For students, particularly girls, the status quo carries psychological cost. The gender gap in exam pressure and mental health outcomes is not inevitable—it reflects a school culture that amplifies anxiety and leaves certain students more vulnerable to its effects.
The Broader Question
Momentum's platform forces Malta to articulate something it has avoided naming: what is education for? Is it primarily an engine of economic growth, a mechanism for sorting students into labor market categories, and a tool for national competitiveness? Or is it a space for forming the intellectual, ethical, and civic capacities required for democratic life, creative expression, and human flourishing?

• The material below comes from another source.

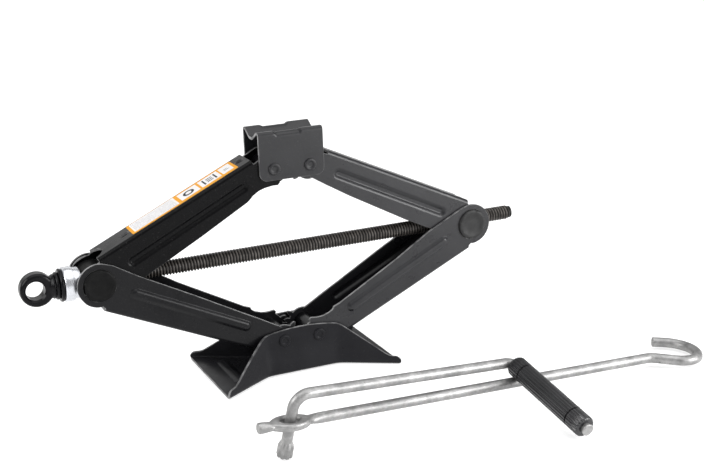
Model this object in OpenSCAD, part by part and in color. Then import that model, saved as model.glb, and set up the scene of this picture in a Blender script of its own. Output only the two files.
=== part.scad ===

These are not incompatible. Well-educated, confident, psychologically healthy people are often more economically productive than anxious, narrowly-trained workers. But they require different school structures, different pedagogies, and different resource allocation.
Whether Momentum's vision gains legislative traction will depend partly on political arithmetic and partly on whether Maltese voters are prepared to rethink what schools should be. The government's existing strategies suggest some appetite for change. The persistence of exam-driven, mental-health-challenged classrooms suggests how much farther the transformation must travel.